I’m personally a big fan of both Brooks and Keens for every day foot wear, but some folks find they benefit a lot from getting extra support. It can be helpful to add a Dr. Scholl’s or Superfeet insert  for an added level of comfort and foundation.

Compression socks also help greatly! Since I’m always behind the bar, I care less about the fashionable aspect of my footwear and more that they provide the comfort and support I need for those long hours on my feet.

Maintaining Good Posture (even during down time)

It goes without saying that a good brewery comes with a pretty laid back vibe. Because of that, I often find myself standing slouched over to clean something, or with my weight distributed unevenly between feet as I’m leaning on the bar talking to patrons. Maintaining mindfulness throughout the day about proper posture is key to limiting pain and soreness.

It took me quite a long time to learn how to be aware of my posture and to remember to correct it. However, once I did – everything else started to improve with it.

A big part of correcting my slouchy posture was strengthening my core and doing “opposite actions”.

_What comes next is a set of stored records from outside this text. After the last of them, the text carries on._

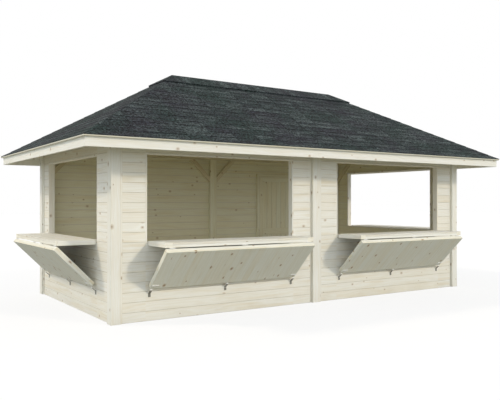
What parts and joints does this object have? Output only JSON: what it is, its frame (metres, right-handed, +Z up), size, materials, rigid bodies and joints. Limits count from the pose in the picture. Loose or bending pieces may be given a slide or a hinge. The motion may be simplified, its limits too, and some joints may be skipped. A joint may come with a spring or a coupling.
{
  "type": "wooden market stall",
  "caption": "Wooden market stall with a hipped shingle roof, boarded walls, folding serving hatches on the front and both ends, and a back door.",
  "frame": {"origin": "on the ground under the middle of the roof", "axes": "+X along the front to the right as seen from the front, +Y towards the back wall, +Z up"},
  "size_m": [6.9558, 3.9529, 3.2597],
  "materials": {
    "timber": "pale cream stained softwood, matt",
    "roofing_felt": "mineral surfaced bitumen shingles, dark grey",
    "galvanised_steel": "galvanised"
  },
  "bodies": {
    "stall": {"front_wall_left": "timber", "front_wall_right": "timber", "left_end_wall": "timber", "right_end_wall": "timber", "back_wall_left": "timber", "back_wall_beside_door_left": "timber", "back_wall_beside_door_right": "timber", "back_wall_over_door": "timber", "post_front_left": "timber", "post_front_middle": "timber", "post_front_right": "timber", "post_back_left": "timber", "post_back_middle": "timber", "post_back_right": "timber", "cover_strips": "timber", "wall_plate": "timber", "opening_linings": "timber", "knee_braces": "timber", "door_frame": "timber", "door_hinge_pins": "galvanised_steel", "sill_hinges": "galvanised_steel", "rest_brackets": "galvanised_steel", "rafters": "timber", "hip_rafters_and_ridge": "timber", "roof_boarding_front": "timber", "roof_boarding_back": "timber", "roof_boarding_left": "timber", "roof_boarding_right": "timber", "roof_shingles": "roofing_felt", "ridge_cap": "roofing_felt", "fascia_boards": "timber", "eave_trim": "timber"},
    "front_left_counter_leaf": {"front_left_counter": "timber", "front_left_counter_hinges": "galvanised_steel"},
    "front_left_sloping_leaf": {"front_left_panel": "timber", "front_left_panel_fittings": "galvanised_steel"},
    "front_right_counter_leaf": {"front_right_counter": "timber", "front_right_counter_hinges": "galvanised_steel"},
    "front_right_sloping_leaf": {"front_right_panel": "timber", "front_right_panel_fittings": "galvanised_steel"},
    "left_end_counter_leaf": {"left_end_counter": "timber", "left_end_counter_hinges": "galvanised_steel"},
    "left_end_sloping_leaf": {"left_end_panel": "timber", "left_end_panel_fittings": "galvanised_steel"},
    "right_end_counter_leaf": {"right_end_counter": "timber", "right_end_counter_hinges": "galvanised_steel"},
    "right_end_sloping_leaf": {"right_end_panel": "timber", "right_end_panel_fittings": "galvanised_steel"},
    "door": {"door_leaf": "timber", "door_hinge_straps": "galvanised_steel", "door_handles": "galvanised_steel"}
  },
  "joints": [
    {"name": "front_left_counter_hinge", "type": "hinge", "parent": "stall", "child": "front_left_counter_leaf", "pos_m": [-1.475, -1.482, 0.936], "axis": [-1, 0, 0], "range_deg": [0, 90]},
    {"name": "front_left_fold_hinge", "type": "hinge", "parent": "front_left_counter_leaf", "child": "front_left_sloping_leaf", "pos_m": [-1.475, -1.944, 0.879], "axis": [-1, 0, 0], "range_deg": [0, 135]},
    {"name": "front_right_counter_hinge", "type": "hinge", "parent": "stall", "child": "front_right_counter_leaf", "pos_m": [1.475, -1.482, 0.936], "axis": [-1, 0, 0], "range_deg": [0, 90]},
    {"name": "front_right_fold_hinge", "type": "hinge", "parent": "front_right_counter_leaf", "child": "front_right_sloping_leaf", "pos_m": [1.475, -1.944, 0.879], "axis": [-1, 0, 0], "range_deg": [0, 135]},
    {"name": "left_end_counter_hinge", "type": "hinge", "parent": "stall", "child": "left_end_counter_leaf", "pos_m": [-2.982, 0.078, 0.936], "axis": [0, 1, 0], "range_deg": [0, 90]},
    {"name": "left_end_fold_hinge", "type": "hinge", "parent": "left_end_counter_leaf", "child": "left_end_sloping_leaf", "pos_m": [-3.444, 0.078, 0.879], "axis": [0, 1, 0], "range_deg": [0, 135]},
    {"name": "right_end_counter_hinge", "type": "hinge", "parent": "stall", "child": "right_end_counter_leaf", "pos_m": [2.982, 0, 0.936], "axis": [0, -1, 0], "range_deg": [0, 90]},
    {"name": "right_end_fold_hinge", "type": "hinge", "parent": "right_end_counter_leaf", "child": "right_end_sloping_leaf", "pos_m": [3.444, 0, 0.879], "axis": [0, -1, 0], "range_deg": [0, 135]},
    {"name": "door_hinge", "type": "hinge", "parent": "stall", "child": "door", "pos_m": [1.001, 1.486, 0], "axis": [0, 0, 1], "range_deg": [0, 110]}
  ],
  "couplings": [
    {"joint": "front_left_fold_hinge", "follows": "front_left_counter_hinge", "ratio": 1.5},
    {"joint": "front_right_fold_hinge", "follows": "front_right_counter_hinge", "ratio": 1.5},
    {"joint": "left_end_fold_hinge", "follows": "left_end_counter_hinge", "ratio": 1.5},
    {"joint": "right_end_fold_hinge", "follows": "right_end_counter_hinge", "ratio": 1.5}
  ]
}
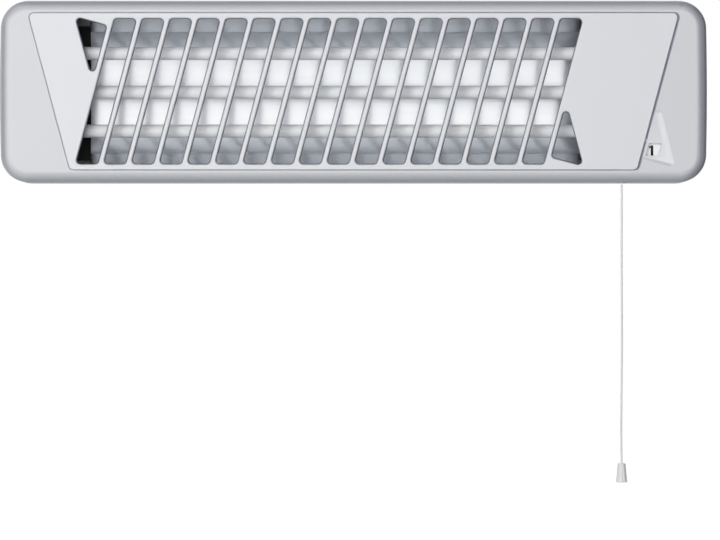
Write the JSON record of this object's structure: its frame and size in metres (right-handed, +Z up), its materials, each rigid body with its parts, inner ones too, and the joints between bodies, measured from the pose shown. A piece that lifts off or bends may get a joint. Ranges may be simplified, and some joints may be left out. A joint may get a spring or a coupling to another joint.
{
  "type": "quartz infrared heater",
  "caption": "Wall-mounted quartz infrared heater: long rounded housing that tilts on a bracket, slanted grille over quartz tubes and a reflector, pull cord switch with a number dial.",
  "frame": {"origin": "on the wall, midway between the two wall screw holes in the back face of the bracket", "axes": "+X to the right as one faces the heater, +Y into the wall, +Z up"},
  "size_m": [0.508, 0.1205, 0.3462],
  "materials": {
    "casing_white": "white moulded plastic, satin gloss",
    "grille_white": "white powder paint, satin",
    "window_clear": "clear pane over white",
    "cover_steel": "grey white paint",
    "bracket_paint": "white paint",
    "zinc_screws": "bright zinc",
    "zinc_sheet": "galvanised steel",
    "black_sheet": "heat-resistant black paint, matt",
    "dark_plastic": "black, matt",
    "dark_rubber": "black rubber",
    "polished_aluminium": "polished sheet",
    "satin_quartz": "milky satin quartz",
    "coil_wire": "resistance wire",
    "cap_ceramic": "unglazed steatite",
    "ivory_plastic": "ivory plastic",
    "brass_parts": "plain brass",
    "wire_brown": "brown insulation",
    "wire_blue": "blue insulation",
    "wire_green": "green insulation",
    "spring_steel": "spring wire",
    "dial_white": "white with printed numbers",
    "cord_white": "white braided cord",
    "knob_white": "white moulded plastic"
  },
  "bodies": {
    "wall": {"wall_bracket": "bracket_paint"},
    "housing": {"casing": "casing_white", "front_grille": "grille_white", "dial_window": "window_clear", "rear_cover": "cover_steel", "cover_screws": "zinc_screws", "grille_screws": "zinc_screws", "pivot_lug_left": "bracket_paint", "pivot_lug_right": "bracket_paint", "lug_screws": "zinc_screws", "pivot_screws": "dark_plastic", "pivot_nuts": "zinc_screws", "friction_washers": "dark_rubber", "reflector": "polished_aluminium", "reflector_screws": "zinc_screws", "heat_shield": "black_sheet", "lamp_bracket_left": "black_sheet", "lamp_bracket_right": "black_sheet", "lamp_bracket_screws": "zinc_screws", "quartz_tube_1": "satin_quartz", "quartz_tube_2": "satin_quartz", "quartz_tube_3": "satin_quartz", "heating_coil_1": "coil_wire", "heating_coil_2": "coil_wire", "heating_coil_3": "coil_wire", "tube_cap_1": "cap_ceramic", "tube_cap_2": "cap_ceramic", "tube_cap_3": "cap_ceramic", "tube_cap_4": "cap_ceramic", "tube_cap_5": "cap_ceramic", "tube_cap_6": "cap_ceramic", "terminal_block": "ivory_plastic", "terminal_screws": "brass_parts", "cable_grommet": "dark_rubber", "earth_screw": "brass_parts", "live_lead": "wire_brown", "neutral_lead": "wire_blue", "earth_lead": "wire_green", "tube_lead_1": "wire_brown", "tube_lead_2": "wire_brown", "tube_lead_3": "wire_brown", "switch_body": "dark_plastic", "switch_screws": "zinc_screws", "switch_terminals": "brass_parts", "cord_bush": "casing_white", "return_spring": "spring_steel"},
    "slider": {"pull_slider": "ivory_plastic", "cord_tail": "cord_white"},
    "dial": {"ratchet_wheel": "ivory_plastic", "dial_shaft": "zinc_sheet", "number_dial": "dial_white"},
    "cord": {"pull_cord": "cord_white", "pull_knob": "knob_white"}
  },
  "joints": [
    {"name": "tilt", "type": "hinge", "parent": "wall", "child": "housing", "pos_m": [0, -0.034, 0], "axis": [1, 0, 0], "range_deg": [0, 35]},
    {"name": "pull", "type": "slide", "parent": "housing", "child": "slider", "axis": [0, 0, -1], "range_m": [0, 0.011], "stiffness_N_per_m": 300, "springref_m": -0.01, "deforming": ["return_spring"]},
    {"name": "dial_turn", "type": "hinge", "parent": "housing", "child": "dial", "pos_m": [0.20733, -0.105, -0.02605], "axis": [0, -1, 0], "continuous": true},
    {"name": "cord_swing", "type": "hinge", "parent": "slider", "child": "cord", "pos_m": [0.19303, -0.101, -0.06655], "axis": [1, 0, 0], "range_deg": [-35, 0]}
  ],
  "couplings": [
    {"joint": "dial_turn", "follows": "pull", "rad_per_m": 71.4},
    {"joint": "cord_swing", "follows": "tilt", "ratio": -1}
  ]
}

For example, when I would begin to feel that old familiar soreness in my low back, rather than bending forward to touch my toes which felt more comfortable, I would instead place my hands on the small of low back, and bend backwards. This provides a very quick sense of relief and allows me to go about my evening with less pain.

Taking Sit and Stretch Breaks

It’s important to me to take a few minutes every hour or so and get in a good stretch and take a quick break to sit (even if it’s just for 5 minutes to fold bar towels).

Taking time to relax can be hard on busy nights, but as soon as I am able, I make it a point to take a few minutes to get off my feet, even if it means forcing myself to do so.

Proper Lifting and Carrying Techniques

If you have never been a bartender or served tables, you might be surprised to learn just how much heavy lifting is actually involved in the field. I am frequently lifting full racks of glasses, boxes of t-shirts, full and empty kegs, and liquor and beer cases.

Most people are aware of the benefits of lifting from the knees, but in the midst of the Saturday night rush, I have definitely been guilty of trying to lift a keg without great form, only to regret it later.

Mindfulness to keep the core engaged prior to and during a lift or carry is important as well is lifting from your knees.

Always bring the item that you’re carrying as close to the body as possible, this will help decrease the amount of strain.   

Whether I am working as a physical therapy assistant, serving at the bar, or even just playing with the dog, I always try to be mindful of healthy body mechanics. I try to think about it as, is this movement helpful or harmful for me?